Defendant contends that Plaintiff cannot establish a prima facie case because she cannot demonstrate causal nexus, and alternatively, that even if she can, that it had legitimate non-retaliatory reasons for not promoting her, as discussed above.*fn31 Plaintiff counters that she has shown a prima facie case, and that she has also raised a triable issue of fact as to retaliatory intent, based on the following factors: 1) Fink issued her a disciplinary letter in January 2008; 2) Catapano deactivated her security badge after she left the Maintenance Department and went to work for the Customer Service Department; 3) Catapano did not permit her to return to the Maintenance Department in the Spring of 2008; and 4) she was denied the promotions in April 2008 and July 2008.

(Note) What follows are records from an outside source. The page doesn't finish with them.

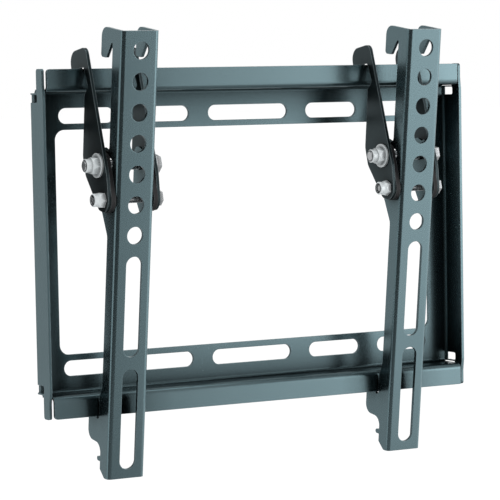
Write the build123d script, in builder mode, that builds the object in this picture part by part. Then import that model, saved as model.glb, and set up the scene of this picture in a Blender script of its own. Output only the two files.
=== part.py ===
from build123d import *
import math
import os

os.makedirs("parts", exist_ok=True)

# Tilting wall mount for a flat screen: one folded wall plate with a rail along its
# top and bottom, and two upright arms, each carried by a pair of levers that hang
# on the top rail. Millimetres. Origin at the middle of the plate's back face,
# +Y into the wall, +Z up. The arms stand at their full forward tilt.

# Wall plate
plate_width = 246.0
plate_sheet = 1.5
plate_bend = 1.5
rail_depth = 16.7
rail_height = 151.6
lip_height = 9.8
flange_height = 148.2
cheek_height = 171.6
cheek_depth = 15.8
cheek_step_depth = 9.0
cheek_nose_depth = 15.0
cheek_corner = 2.0
relief_height = 4.0
relief_rim = 0.7
relief_depth = 9.6
lip_gap = 1.15
lip_shift = -0.45
lip_corner = 1.8
slot_margin = 3.05
slot_height = 7.7
middle_slot = 46.8
side_slot = 31.0
inner_slot_place = 50.0
outer_slot_place = 92.3
window_width = 219.8
window_height = 111.4
window_corner = 5.0

# Arms
arm_pitch = 164.07
arm_centre = -4.2
arm_width = 20.5
arm_sheet = 1.6
arm_bend = 0.5
hole_offset = 0.53
tilt = 6.876
arm_front = 50.2
arm_first_hole = 93.56
arm_above = 9.5
arm_below = 211.6
flange_depth = 9.5
lower_flange_depth = 8.8
right_flange_depth = 7.0
hole_diameter = 8.7
hole_pitch = 15.0
hole_count = 7
upper_slot_place = 125.4
lower_slot_place = 181.7
upper_slot = 50.0
lower_slot = 50.6
hook_depth = 21.4
hook_reach = 4.9
hook_slit = 1.5
ear_depth = 19.6
ear_top = 47.2
ear_bottom = 72.7
heel_depth = 11.3
notch_width = 3.1
notch_bottom = 183.4
prong_top = 176.5
prong_depth = 22.6
tab_bottom = 194.9
nub_place = 203.0
nub_height = 2.3
nub_reach = 3.3

# Levers
lever_sheet = 1.6
lever_angle = 15.3
hang_depth = 15.95
hang_height = 85.7
lever_length = 66.4
lever_offset = 1.4
lock_spacing = 17.2
fold_angle = 10.0
fold_ratio = 1.62

# Friction plates
pad_thickness = 2.3
pad_radius = 6.4
running_gap = 0.1

# Fasteners
lock_shaft = 5.0
pivot_shaft = 4.0
hole_clearance = 0.1
slot_clearance = 0.35
nut_across = 8.0
nut_height = 3.4
nut_collar = 6.8
nut_collar_height = 2.9
lock_end = 0.5
washer_diameter = 12.1
washer_height = 1.0
head_height = 3.5
pivot_nut_across = 7.0
pivot_nut_height = 3.4
pivot_collar = 6.6
pivot_collar_height = 2.3
pivot_end = -0.6
pivot_head_height = 2.8
chamfer_size = 0.4


def draw(corners):
    """Draw a closed outline from corners given as across, up and corner radius."""
    points = [(across, up) for across, up, radius in corners]
    radii = [radius for across, up, radius in corners]
    FilletPolyline(*points, radius=radii, close=True)


# Rail section seen from the end: back, two webs and two lips in one folded strip
half_rail = rail_height / 2
half_web = half_rail - plate_sheet
lip_edge = half_rail + lip_height
lip_back = rail_depth - plate_sheet
outer_bend = plate_bend + plate_sheet
half_plate = plate_width / 2
lip_end = half_plate - plate_sheet - lip_gap
slot_row = window_height / 2 + slot_margin + slot_height / 2
half_flange = flange_height / 2
half_cheek = cheek_height / 2

rail_section = [
    (-lip_back, lip_edge, 0.0),
    (-lip_back, half_rail, plate_bend),
    (0.0, half_rail, outer_bend),
    (0.0, -half_rail, outer_bend),
    (-lip_back, -half_rail, plate_bend),
    (-lip_back, -lip_edge, 0.0),
    (-rail_depth, -lip_edge, 0.0),
    (-rail_depth, -half_web, outer_bend),
    (-plate_sheet, -half_web, plate_bend),
    (-plate_sheet, half_web, plate_bend),
    (-rail_depth, half_web, outer_bend),
    (-rail_depth, lip_edge, 0.0),
]

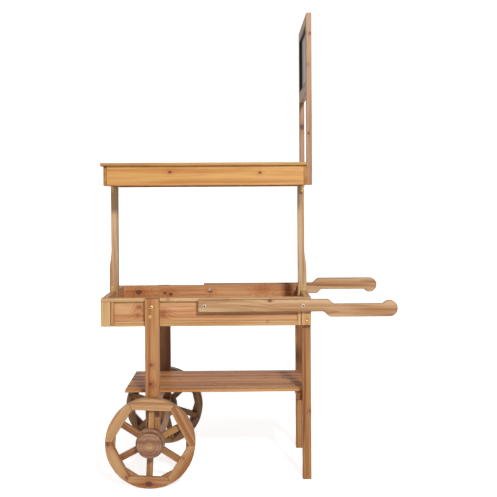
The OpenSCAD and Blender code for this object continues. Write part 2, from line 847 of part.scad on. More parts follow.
panel(-1);  // left_panel
panel(1);  // right_panel
top_strip(-1);  // left_top_strip
top_strip(1);  // right_top_strip
bottom_strip(-1);  // left_bottom_strip
bottom_strip(1);  // right_bottom_strip
corner_strips(-1);  // left_corner_strips
corner_strips(1);  // right_corner_strips
end_board(-1);  // front_end_board
end_board(1);  // rear_end_board
tray_floor();
floor_battens();
wheel_leg(-1);  // left_wheel_leg
wheel_leg(1);  // right_wheel_leg
rear_leg(-1);  // left_rear_leg
rear_leg(1);  // right_rear_leg
axle_beam();
axle_rod();
axle_washers();
axle_nuts();
for (i = [1 : slat_count]) shelf_slat(i);
front_shelf_bar();
rear_shelf_bar();
post(-1);  // front_post
post(1);  // rear_post
post_brackets();
top_side_board(-1);  // top_left_board
top_side_board(1);  // top_right_board
top_end_board(-1);  // top_front_board
top_end_board(1);  // top_rear_board
top_planks();
top_batten();
sign_upright(-1);  // left_sign_upright
sign_upright(1);  // right_sign_upright
sign_rail(opening_z1, sign_top_height);  // sign_top_rail
sign_rail(opening_z0 - sign_strip_width, opening_z0);  // sign_bottom_rail
chalkboard();
chalkboard_beads();
sign_screws();
handle(-1);  // left_handle
handle(1);  // right_handle
handle_packers();
handle_bolts();
leg_screws();
slat_screws();
outer_felloes(-1, left_wheel_turn);  // left_wheel_outer_felloes
inner_felloes(-1, left_wheel_turn);  // left_wheel_inner_felloes
spokes(-1, left_wheel_turn);  // left_wheel_spokes
hub(-1, left_wheel_turn);  // left_wheel_hub
hub_cap(-1);  // left_wheel_cap
outer_felloes(1, right_wheel_turn);  // right_wheel_outer_felloes
inner_felloes(1, right_wheel_turn);  // right_wheel_inner_felloes
spokes(1, right_wheel_turn);  // right_wheel_spokes
hub(1, right_wheel_turn);  // right_wheel_hub
hub_cap(1);  // right_wheel_cap
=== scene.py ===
"""Push vending cart: the boards, wheels, sign, handles and fittings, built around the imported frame."""

import json
import math
import random

import bmesh
import bpy
from bpy.props import FloatProperty, FloatVectorProperty, IntProperty, PointerProperty
from mathutils import Matrix, Vector


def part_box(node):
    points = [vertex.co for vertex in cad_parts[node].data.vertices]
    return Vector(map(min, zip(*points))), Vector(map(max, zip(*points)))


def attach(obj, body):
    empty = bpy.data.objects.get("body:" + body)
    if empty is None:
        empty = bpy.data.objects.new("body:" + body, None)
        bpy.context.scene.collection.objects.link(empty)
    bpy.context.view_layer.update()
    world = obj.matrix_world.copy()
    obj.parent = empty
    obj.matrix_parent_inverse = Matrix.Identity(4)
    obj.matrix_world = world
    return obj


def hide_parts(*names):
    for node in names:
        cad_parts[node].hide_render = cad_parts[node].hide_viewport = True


bl_info = {
    "name": "Push Vending Cart",
    "version": (1, 0, 0),
    "blender": (4, 5, 0),
    "location": "3D Viewport > Sidebar > Vending Cart",
    "description": "Builds a two-wheeled wooden cart with shelves and a chalkboard sign",
    "category": "Add Mesh",
}

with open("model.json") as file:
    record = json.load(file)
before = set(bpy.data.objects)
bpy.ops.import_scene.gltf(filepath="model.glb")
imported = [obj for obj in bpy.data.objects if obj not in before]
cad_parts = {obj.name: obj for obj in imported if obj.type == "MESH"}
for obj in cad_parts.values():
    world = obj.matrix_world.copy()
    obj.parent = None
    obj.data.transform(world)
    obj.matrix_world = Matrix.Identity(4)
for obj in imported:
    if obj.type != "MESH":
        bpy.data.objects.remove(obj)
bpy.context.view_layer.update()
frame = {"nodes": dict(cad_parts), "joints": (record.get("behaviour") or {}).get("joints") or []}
MM = 0.001
X, Y, Z = 0, 1, 2
SIDES = (("left", -1), ("right", 1))

# Sizes that the frame doesn't give.
HANDLE_ROOT = 47 * MM
SOFT_EDGE = 2 * MM
SPOKES = 6
# From the axle to the straight inner edges of a rim's two layers, and the gap between two rim pieces.
OUTER_CHORD, INNER_CHORD, RIM_GAP = 124 * MM, 133 * MM, 0.6 * MM
# How far each wheel is turned at rest, in degrees.
WHEEL_TURNS = {"left": -2.6, "right": 12.5}
# The radius and the height of each kind of head.
BOLT_HEAD, LEG_SCREW_HEAD, LEAF_SCREW_HEAD = (7.5 * MM, 3.6 * MM), (6 * MM, 2 * MM), (2.6 * MM, 0.9 * MM)
SLAT_SCREW_HEAD, SIGN_SCREW_HEAD = (4.2 * MM, 0.9 * MM), (4.5 * MM, 2 * MM)
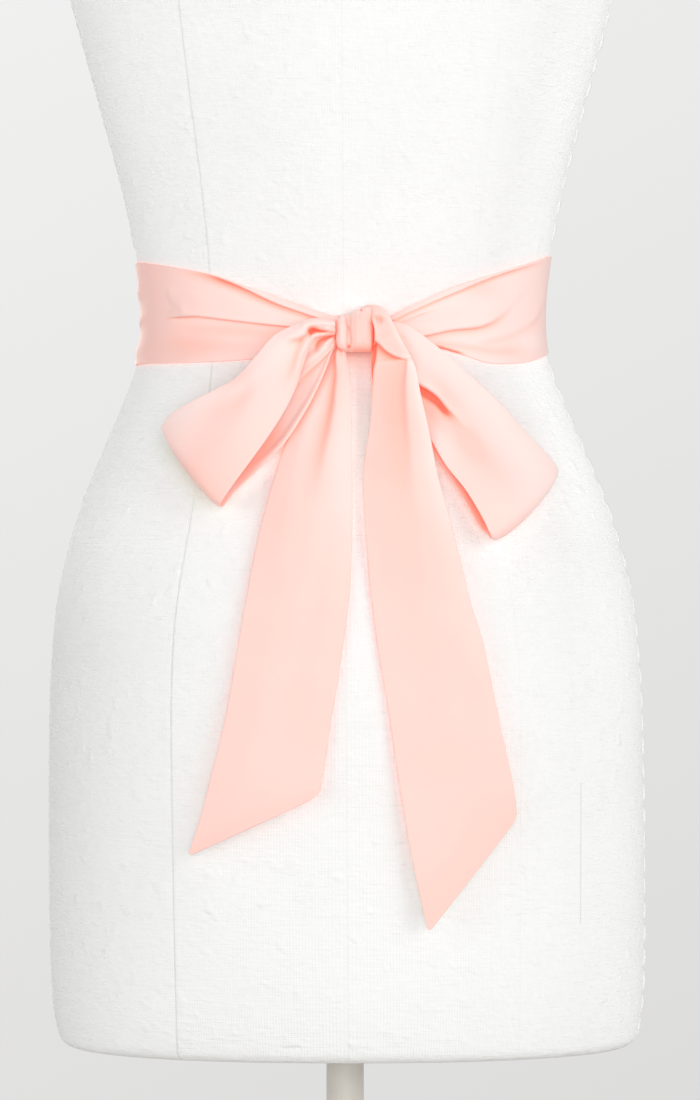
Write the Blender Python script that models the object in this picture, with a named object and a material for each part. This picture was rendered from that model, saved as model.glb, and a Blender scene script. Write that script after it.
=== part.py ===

Considering the parties' arguments and the entire record, the Court finds that Defendant is entitled to summary judgment on the retaliation claims, because Plaintiff has not carried her burden at the third step of the McDonnell Douglas analysis. For example, Plaintiff has not come forward with any evidence that her disciplinary letter from Fink was in any way connected to her protected activity, and in that regard she has not even shown that Fink was aware of such activity. As for Catapano deactivating her security badge, Plaintiff indicates that Catapano told her that he deactivated the badge because she did not belong in the building, inasmuch as she was then working as Associate Supervisor of City Collections. Plaintiff states that she told Catapano that she still needed access to the building as part of her job, and her badge was eventually reactivated after the employee who controlled such matters returned to work. Plaintiff does not explain how such incident is causally connected to her EEO complaint. As for her contention that Catapano prevented her from returning to her ET position in the spring of 2008, as discussed above Plaintiff's counsel admits that there is no evidence that there was such an opening. As for her contention that the two non-promotions in 2008 were retaliatory, the Court finds that Defendant has offered legitimate non-discriminatory reasons for those decisions, and that, as already discussed, Plaintiff has not raised a triable issue of fact as to whether Defendant was actually motivated by retaliatory animus. In short, Plaintiff has not produced evidentiary proof in admissible form sufficient to allow a reasonable trier of fact to conclude that retaliation was a determinative factor in Defendant's decisions to promote Turner and Silva.
CONCLUSION For the foregoing reasons, Defendant's summary judgment motion [#15] is granted and this action is dismissed.